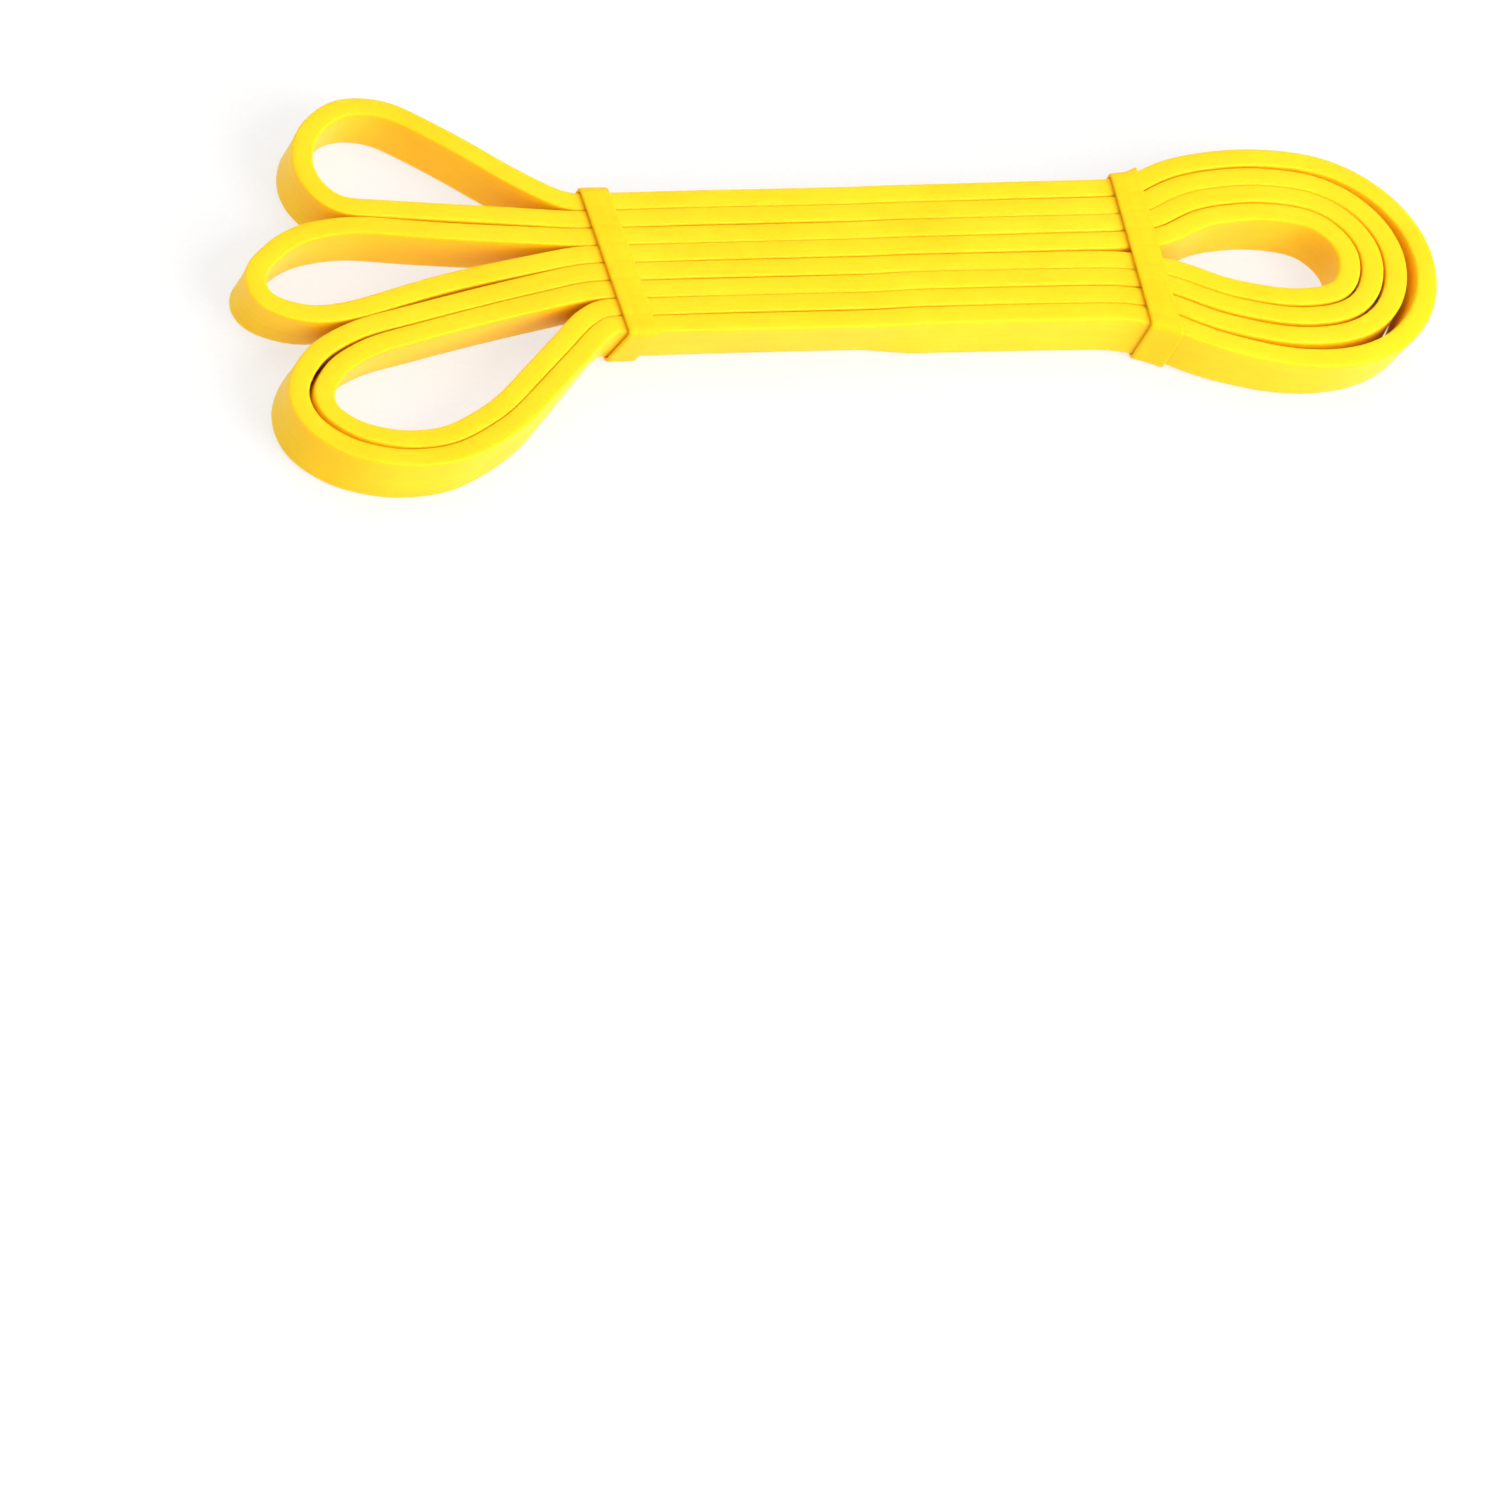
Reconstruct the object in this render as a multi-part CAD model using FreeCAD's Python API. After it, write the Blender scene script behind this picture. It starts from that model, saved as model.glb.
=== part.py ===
import FreeCAD, Part
import math
import os

from FreeCAD import Vector

# An endless latex resistance band, put up for storage. It is folded to eight runs that
# stand on edge side by side, and two elastic ties hold the runs together.
#
# X runs along the bundle, from the fan of loops (-X) to the nested fold (+X). Y goes
# across the eight runs and Z is up. While the shapes are made, X = 0 is the outer edge of
# the fan tie and Y = 0 is the middle of the stack. The finished part stands on Z = 0,
# centred over the origin.
#
# Along its length the band goes: run 1, fold, run 8, near loop, run 5, fold, run 4,
# middle loop, run 3, fold, run 6, near loop, run 7, fold, run 2, far loop, run 1.

os.makedirs("parts", exist_ok=True)

# Driving dimensions, in mm.
BAND_LENGTH = 2080.0      # once round the endless band, along its middle
BAND_WIDTH = 13.0
BAND_THICKNESS = 4.5
RUNS = 8
LAYER_GAP = 0.05          # air between neighbouring runs
TIE_WIDTH = 6.2
TIE_THICKNESS = 0.9
TIE_CLEARANCE = 0.1       # between a tie and the band that it wraps
CUT_GAP = 0.2             # between the bundle and a loop that bends away from it
FOLD_TIE_OFFSET = 34.6    # from the start of the fold to its tie

# Sizes that follow from them.
PITCH = BAND_THICKNESS + LAYER_GAP
BAND_BOTTOM = TIE_THICKNESS + TIE_CLEARANCE
LEAD = 5.0                # from the fan tie to the first corner of a loop's leg
NEAR_LEAD = 3.2           # the same for the near loop's near leg, which turns off sooner

# Corners of each fan loop's centreline, from its far leg round to its near leg.
FAR_LOOP = [(-14.5, 22.5), (-27, 33.5), (-38.5, 42), (-48.5, 42.6), (-57, 35.5),
            (-59.4, 25.8), (-54.5, 17.2)]
MIDDLE_LOOP = [(-30, 9.2), (-52, 12.2), (-65.5, 9.5), (-75.4, 0.5), (-75, -6.7),
               (-66, -11), (-56.5, -10), (-34.5, -3.3)]
NEAR_LOOP = [(-29.5, -7.7), (-56.5, -14.6), (-67, -20.6), (-73, -30), (-72, -38.6),
             (-65, -45.6), (-54, -49), (-41.5, -48), (-28, -40.6), (-11, -23.6)]

# Corners of the innermost fold's centreline, measured from the start of the fold.
INNER_FOLD = [(35, 2.45), (43.5, 3.2), (52, 8), (65.5, 9.8), (77.5, 7.4), (83.2, -1.5),
              (79.6, -11.8), (67.5, -13.4), (53.5, -10.2), (44, -5.2), (32, -2.4)]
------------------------
## GIVEN INSTRUCTION
Print from the first line through the line that contains "from FreeCAD import Vector", please, including both, and leave out every line outside that stretch.

## SOLUTION TO THE EXERCISE
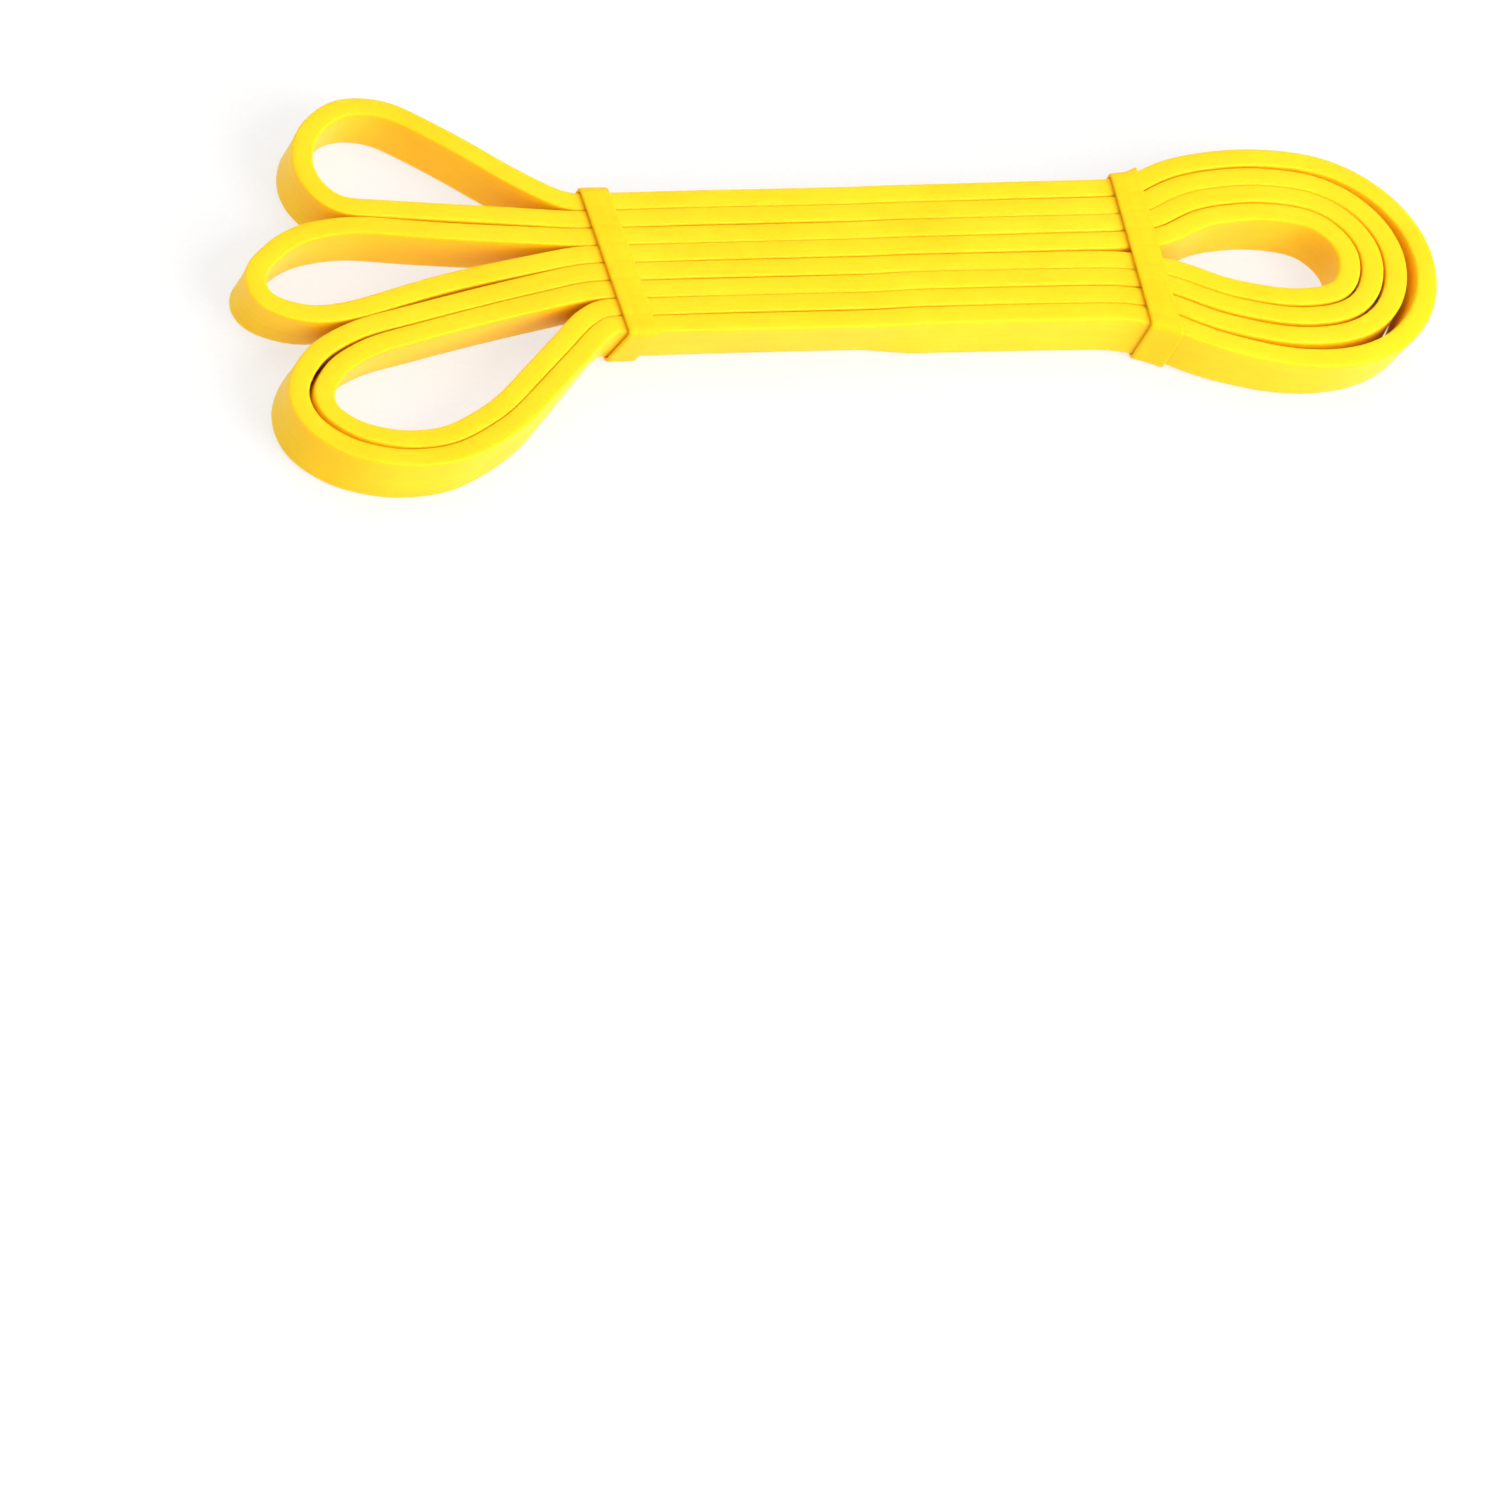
Reconstruct the object in this render as a multi-part CAD model using FreeCAD's Python API. After it, write the Blender scene script behind this picture. It starts from that model, saved as model.glb.
=== part.py ===
import FreeCAD, Part
import math
import os

from FreeCAD import Vector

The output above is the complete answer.